■ **What needs to be done**: Nothing outside the stretch should be returned: give exactly the lines from the line containing "inner_liner();" through the line containing "obj.data.transform(world)", including both.

%%

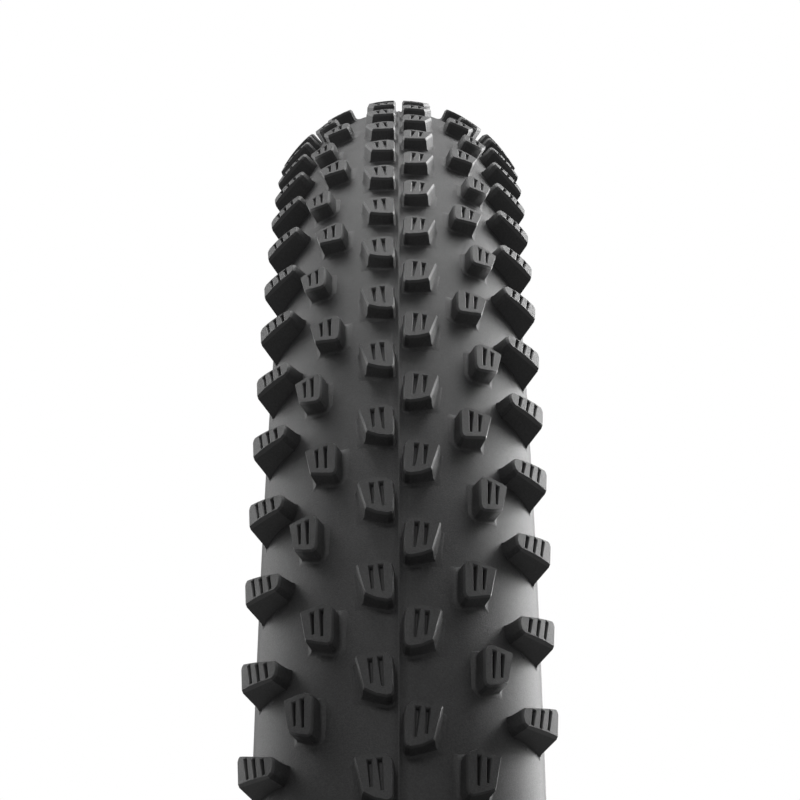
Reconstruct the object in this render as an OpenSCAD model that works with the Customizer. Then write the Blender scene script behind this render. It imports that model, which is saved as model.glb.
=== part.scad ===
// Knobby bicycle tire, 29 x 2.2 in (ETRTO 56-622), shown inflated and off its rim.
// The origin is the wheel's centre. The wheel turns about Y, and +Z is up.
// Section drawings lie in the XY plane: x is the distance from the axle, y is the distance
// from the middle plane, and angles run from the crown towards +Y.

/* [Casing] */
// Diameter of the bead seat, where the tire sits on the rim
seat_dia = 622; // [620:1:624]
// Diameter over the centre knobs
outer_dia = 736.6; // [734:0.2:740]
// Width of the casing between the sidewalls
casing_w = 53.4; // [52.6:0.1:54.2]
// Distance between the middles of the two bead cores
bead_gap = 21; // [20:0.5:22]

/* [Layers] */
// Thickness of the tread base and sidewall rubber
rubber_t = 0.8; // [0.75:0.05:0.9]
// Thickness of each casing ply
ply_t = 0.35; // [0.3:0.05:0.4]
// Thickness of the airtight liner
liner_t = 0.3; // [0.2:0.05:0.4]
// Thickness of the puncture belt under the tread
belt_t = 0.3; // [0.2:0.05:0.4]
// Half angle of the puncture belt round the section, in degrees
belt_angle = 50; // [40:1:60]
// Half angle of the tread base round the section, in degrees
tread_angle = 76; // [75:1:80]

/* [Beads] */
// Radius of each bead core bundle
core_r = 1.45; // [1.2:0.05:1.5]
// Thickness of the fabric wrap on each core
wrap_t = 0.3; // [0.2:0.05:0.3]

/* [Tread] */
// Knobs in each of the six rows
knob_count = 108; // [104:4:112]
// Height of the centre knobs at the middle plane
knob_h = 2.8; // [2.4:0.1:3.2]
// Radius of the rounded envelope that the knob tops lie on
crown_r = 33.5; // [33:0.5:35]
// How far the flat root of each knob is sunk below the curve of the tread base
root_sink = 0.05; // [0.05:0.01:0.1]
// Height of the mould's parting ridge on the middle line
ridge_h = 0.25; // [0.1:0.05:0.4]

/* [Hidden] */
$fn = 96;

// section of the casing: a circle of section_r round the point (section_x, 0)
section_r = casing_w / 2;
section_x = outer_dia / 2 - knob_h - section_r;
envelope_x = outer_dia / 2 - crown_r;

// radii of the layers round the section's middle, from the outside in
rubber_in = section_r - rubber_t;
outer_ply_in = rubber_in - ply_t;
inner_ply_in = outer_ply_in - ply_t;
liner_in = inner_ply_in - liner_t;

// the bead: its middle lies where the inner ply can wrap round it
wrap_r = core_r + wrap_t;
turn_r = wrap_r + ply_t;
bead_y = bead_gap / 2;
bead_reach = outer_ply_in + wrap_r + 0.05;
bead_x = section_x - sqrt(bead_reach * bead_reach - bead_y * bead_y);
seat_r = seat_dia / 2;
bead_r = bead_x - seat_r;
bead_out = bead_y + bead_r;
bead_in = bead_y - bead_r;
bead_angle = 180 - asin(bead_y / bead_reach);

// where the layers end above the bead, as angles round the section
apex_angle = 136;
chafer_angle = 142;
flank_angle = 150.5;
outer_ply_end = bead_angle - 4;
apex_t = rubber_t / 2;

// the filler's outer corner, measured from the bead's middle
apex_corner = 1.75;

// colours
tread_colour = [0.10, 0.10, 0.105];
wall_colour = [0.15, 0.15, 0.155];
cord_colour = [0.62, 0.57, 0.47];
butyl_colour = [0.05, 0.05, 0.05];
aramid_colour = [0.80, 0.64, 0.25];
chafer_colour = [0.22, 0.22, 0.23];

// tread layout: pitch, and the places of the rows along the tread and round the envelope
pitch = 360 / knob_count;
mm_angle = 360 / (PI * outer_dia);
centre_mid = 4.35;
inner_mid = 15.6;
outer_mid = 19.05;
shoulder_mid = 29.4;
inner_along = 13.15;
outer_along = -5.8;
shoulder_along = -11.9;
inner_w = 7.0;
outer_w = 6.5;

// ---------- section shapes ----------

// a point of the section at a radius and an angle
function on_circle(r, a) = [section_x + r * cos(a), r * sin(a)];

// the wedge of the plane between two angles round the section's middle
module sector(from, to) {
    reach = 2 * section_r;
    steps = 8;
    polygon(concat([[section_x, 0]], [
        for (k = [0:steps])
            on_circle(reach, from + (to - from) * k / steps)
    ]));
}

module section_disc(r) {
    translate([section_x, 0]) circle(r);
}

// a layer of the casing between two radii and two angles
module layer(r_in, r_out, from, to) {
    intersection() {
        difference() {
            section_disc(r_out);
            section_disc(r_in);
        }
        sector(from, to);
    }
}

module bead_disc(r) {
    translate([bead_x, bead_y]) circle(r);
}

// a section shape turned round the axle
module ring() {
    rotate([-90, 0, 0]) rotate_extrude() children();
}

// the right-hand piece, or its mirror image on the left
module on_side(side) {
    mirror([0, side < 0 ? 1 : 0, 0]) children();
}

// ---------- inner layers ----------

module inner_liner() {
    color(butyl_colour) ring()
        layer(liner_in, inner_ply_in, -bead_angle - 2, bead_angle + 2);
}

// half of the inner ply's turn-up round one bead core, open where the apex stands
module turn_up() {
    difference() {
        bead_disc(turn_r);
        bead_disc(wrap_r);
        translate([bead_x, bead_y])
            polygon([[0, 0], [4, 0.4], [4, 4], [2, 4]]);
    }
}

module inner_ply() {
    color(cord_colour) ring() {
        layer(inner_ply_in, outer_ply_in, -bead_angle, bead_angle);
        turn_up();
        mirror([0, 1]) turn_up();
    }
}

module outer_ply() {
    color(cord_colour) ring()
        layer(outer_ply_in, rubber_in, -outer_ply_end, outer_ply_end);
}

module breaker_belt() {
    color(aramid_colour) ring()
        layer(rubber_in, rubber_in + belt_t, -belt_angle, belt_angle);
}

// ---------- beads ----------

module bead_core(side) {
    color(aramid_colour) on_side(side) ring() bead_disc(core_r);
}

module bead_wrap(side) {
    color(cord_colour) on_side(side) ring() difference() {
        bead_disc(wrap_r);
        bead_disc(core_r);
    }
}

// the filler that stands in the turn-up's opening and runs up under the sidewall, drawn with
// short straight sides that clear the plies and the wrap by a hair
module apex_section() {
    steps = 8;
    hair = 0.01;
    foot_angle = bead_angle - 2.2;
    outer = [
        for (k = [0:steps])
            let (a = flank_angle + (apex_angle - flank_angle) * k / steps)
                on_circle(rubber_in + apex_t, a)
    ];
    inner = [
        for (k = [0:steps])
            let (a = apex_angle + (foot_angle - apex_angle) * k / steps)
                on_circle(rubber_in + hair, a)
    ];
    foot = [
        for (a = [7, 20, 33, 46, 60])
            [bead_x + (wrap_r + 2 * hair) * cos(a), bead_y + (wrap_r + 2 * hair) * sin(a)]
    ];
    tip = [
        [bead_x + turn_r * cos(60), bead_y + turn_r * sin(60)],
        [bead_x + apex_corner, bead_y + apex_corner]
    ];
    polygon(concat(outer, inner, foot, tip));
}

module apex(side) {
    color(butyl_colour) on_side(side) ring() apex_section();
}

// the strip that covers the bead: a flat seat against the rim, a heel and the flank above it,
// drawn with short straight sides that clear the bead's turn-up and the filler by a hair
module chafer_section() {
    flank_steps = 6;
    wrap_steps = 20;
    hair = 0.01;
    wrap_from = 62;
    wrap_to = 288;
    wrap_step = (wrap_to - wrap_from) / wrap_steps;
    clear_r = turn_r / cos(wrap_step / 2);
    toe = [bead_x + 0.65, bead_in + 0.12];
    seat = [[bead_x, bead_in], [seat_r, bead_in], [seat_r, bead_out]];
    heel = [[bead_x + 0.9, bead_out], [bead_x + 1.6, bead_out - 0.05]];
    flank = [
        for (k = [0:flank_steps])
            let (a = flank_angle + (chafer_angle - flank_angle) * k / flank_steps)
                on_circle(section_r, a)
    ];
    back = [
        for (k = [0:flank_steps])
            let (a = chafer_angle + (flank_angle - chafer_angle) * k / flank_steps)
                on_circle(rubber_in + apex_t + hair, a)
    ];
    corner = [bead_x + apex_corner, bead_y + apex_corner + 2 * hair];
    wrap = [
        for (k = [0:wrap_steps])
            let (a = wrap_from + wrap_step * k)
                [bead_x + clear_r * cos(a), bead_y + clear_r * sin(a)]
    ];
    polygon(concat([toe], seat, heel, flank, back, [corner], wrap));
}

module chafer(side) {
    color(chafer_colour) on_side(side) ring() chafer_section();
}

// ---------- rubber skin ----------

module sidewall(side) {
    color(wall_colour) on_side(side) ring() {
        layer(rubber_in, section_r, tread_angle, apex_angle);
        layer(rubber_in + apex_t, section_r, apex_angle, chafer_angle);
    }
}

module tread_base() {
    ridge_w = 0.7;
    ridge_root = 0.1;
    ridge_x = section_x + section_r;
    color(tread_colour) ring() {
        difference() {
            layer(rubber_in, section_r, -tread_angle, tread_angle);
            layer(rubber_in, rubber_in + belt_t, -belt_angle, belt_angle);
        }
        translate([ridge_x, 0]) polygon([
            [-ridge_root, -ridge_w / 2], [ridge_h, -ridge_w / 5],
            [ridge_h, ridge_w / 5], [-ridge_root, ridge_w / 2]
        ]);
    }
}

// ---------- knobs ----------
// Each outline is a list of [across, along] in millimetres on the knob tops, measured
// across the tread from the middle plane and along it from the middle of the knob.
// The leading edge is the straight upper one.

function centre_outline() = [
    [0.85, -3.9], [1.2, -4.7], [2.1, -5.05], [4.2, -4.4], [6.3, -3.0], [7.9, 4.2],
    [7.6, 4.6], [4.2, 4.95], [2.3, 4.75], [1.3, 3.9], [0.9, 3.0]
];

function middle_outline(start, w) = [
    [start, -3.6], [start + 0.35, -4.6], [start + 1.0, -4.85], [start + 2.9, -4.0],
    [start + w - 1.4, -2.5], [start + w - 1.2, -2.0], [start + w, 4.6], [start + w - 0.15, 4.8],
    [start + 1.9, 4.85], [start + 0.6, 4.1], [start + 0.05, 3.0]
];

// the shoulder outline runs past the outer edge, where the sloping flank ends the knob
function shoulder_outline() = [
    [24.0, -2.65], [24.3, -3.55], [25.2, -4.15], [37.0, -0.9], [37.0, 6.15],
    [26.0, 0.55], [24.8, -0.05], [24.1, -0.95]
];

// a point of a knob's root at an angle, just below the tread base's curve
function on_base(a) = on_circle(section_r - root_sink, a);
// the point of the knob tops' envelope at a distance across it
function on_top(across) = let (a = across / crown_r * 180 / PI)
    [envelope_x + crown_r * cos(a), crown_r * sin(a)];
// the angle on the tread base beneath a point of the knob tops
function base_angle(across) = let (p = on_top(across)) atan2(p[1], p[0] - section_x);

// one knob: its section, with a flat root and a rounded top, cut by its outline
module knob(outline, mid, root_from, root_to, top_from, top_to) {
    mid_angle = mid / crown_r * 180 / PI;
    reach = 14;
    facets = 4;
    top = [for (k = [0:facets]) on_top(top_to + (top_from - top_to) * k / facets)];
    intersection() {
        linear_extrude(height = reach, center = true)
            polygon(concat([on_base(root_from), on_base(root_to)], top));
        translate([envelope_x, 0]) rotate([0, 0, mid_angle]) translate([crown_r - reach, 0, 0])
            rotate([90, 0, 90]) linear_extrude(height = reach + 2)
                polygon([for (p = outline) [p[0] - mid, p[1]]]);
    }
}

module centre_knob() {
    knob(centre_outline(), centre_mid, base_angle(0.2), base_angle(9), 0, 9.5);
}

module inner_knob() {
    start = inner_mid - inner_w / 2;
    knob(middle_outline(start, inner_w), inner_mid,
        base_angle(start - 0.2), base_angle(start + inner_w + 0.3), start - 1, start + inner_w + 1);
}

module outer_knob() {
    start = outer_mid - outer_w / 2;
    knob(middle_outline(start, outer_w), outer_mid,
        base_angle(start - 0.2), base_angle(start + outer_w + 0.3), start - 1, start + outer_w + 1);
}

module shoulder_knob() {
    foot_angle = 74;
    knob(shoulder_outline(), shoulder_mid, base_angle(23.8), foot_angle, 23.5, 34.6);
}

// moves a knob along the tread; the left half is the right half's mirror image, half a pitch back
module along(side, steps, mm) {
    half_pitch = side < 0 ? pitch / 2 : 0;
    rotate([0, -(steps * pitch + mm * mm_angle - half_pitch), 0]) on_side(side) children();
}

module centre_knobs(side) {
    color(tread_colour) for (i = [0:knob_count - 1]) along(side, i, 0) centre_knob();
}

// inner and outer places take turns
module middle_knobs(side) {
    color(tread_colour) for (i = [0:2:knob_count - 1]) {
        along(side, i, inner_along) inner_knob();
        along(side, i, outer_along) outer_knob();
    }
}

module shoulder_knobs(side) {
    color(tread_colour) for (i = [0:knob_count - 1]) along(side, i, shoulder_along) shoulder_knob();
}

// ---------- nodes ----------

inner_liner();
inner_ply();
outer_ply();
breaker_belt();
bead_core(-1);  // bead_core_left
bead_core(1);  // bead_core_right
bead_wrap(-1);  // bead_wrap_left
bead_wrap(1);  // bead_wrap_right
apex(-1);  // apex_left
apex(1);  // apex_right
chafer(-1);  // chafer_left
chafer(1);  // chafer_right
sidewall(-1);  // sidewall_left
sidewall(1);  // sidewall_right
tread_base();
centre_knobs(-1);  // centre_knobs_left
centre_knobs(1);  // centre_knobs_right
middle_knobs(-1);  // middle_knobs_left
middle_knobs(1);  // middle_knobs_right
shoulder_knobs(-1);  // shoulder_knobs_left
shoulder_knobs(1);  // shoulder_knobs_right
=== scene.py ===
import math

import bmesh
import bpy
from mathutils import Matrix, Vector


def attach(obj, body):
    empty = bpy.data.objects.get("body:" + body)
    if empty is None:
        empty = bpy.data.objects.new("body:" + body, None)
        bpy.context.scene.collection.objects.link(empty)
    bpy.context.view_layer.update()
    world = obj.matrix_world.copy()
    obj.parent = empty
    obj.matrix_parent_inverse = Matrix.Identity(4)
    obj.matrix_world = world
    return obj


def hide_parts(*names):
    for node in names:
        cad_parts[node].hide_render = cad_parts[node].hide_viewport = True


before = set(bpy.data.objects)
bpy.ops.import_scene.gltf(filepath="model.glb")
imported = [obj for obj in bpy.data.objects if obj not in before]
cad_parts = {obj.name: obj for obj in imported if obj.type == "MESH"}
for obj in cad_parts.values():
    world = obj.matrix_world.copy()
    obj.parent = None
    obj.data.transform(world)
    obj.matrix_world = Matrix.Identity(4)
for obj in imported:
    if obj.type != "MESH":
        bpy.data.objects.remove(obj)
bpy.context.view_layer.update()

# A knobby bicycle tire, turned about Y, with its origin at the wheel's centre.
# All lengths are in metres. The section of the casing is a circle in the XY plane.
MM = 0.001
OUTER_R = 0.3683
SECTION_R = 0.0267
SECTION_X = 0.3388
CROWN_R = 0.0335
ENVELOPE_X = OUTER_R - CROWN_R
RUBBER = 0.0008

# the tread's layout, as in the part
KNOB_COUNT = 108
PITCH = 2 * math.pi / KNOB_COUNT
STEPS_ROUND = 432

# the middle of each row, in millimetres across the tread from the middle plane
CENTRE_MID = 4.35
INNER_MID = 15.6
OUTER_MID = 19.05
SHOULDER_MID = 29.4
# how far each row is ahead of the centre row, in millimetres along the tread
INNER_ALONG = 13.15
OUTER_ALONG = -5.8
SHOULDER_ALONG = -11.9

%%
%%

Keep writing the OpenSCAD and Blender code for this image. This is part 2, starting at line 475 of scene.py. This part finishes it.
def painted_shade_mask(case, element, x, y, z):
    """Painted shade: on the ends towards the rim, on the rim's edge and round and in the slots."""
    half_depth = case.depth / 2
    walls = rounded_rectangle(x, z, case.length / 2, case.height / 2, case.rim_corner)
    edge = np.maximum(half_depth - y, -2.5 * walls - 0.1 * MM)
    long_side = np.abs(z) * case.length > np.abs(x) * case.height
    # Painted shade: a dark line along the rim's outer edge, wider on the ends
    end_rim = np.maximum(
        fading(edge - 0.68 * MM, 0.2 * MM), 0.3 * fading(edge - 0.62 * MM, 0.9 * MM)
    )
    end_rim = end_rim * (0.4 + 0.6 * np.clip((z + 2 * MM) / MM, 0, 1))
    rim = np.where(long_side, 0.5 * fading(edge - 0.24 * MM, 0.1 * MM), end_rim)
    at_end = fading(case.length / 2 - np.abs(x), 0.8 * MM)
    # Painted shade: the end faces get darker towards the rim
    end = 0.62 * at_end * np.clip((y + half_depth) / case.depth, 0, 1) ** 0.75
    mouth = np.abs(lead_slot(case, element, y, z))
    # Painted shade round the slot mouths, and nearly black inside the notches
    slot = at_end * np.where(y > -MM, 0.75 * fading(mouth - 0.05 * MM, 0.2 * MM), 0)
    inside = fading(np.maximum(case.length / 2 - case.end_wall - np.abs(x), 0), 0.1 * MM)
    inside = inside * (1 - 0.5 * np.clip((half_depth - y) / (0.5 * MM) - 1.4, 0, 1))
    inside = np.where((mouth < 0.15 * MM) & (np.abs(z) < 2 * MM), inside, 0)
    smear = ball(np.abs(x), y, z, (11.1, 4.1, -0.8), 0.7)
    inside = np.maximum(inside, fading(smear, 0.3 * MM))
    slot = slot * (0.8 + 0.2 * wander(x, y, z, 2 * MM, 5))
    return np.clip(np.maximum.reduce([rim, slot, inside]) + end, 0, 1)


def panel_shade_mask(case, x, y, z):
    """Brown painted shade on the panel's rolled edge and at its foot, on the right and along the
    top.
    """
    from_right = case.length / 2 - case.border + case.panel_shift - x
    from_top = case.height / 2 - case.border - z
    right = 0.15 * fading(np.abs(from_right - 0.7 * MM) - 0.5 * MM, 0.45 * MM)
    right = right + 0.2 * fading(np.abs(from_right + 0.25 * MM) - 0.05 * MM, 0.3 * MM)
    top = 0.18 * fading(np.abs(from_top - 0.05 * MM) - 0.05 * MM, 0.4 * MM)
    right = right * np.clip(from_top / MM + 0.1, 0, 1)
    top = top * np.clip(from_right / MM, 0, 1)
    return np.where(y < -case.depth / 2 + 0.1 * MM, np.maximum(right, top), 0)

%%

■ **Response**:
inner_liner();
inner_ply();
outer_ply();
breaker_belt();
bead_core(-1);  // bead_core_left
bead_core(1);  // bead_core_right
bead_wrap(-1);  // bead_wrap_left
bead_wrap(1);  // bead_wrap_right
apex(-1);  // apex_left
apex(1);  // apex_right
chafer(-1);  // chafer_left
chafer(1);  // chafer_right
sidewall(-1);  // sidewall_left
sidewall(1);  // sidewall_right
tread_base();
centre_knobs(-1);  // centre_knobs_left
centre_knobs(1);  // centre_knobs_right
middle_knobs(-1);  // middle_knobs_left
middle_knobs(1);  // middle_knobs_right
shoulder_knobs(-1);  // shoulder_knobs_left
shoulder_knobs(1);  // shoulder_knobs_right
=== scene.py ===
import math

import bmesh
import bpy
from mathutils import Matrix, Vector


def attach(obj, body):
    empty = bpy.data.objects.get("body:" + body)
    if empty is None:
        empty = bpy.data.objects.new("body:" + body, None)
        bpy.context.scene.collection.objects.link(empty)
    bpy.context.view_layer.update()
    world = obj.matrix_world.copy()
    obj.parent = empty
    obj.matrix_parent_inverse = Matrix.Identity(4)
    obj.matrix_world = world
    return obj


def hide_parts(*names):
    for node in names:
        cad_parts[node].hide_render = cad_parts[node].hide_viewport = True


before = set(bpy.data.objects)
bpy.ops.import_scene.gltf(filepath="model.glb")
imported = [obj for obj in bpy.data.objects if obj not in before]
cad_parts = {obj.name: obj for obj in imported if obj.type == "MESH"}
for obj in cad_parts.values():
    world = obj.matrix_world.copy()
    obj.parent = None
    obj.data.transform(world)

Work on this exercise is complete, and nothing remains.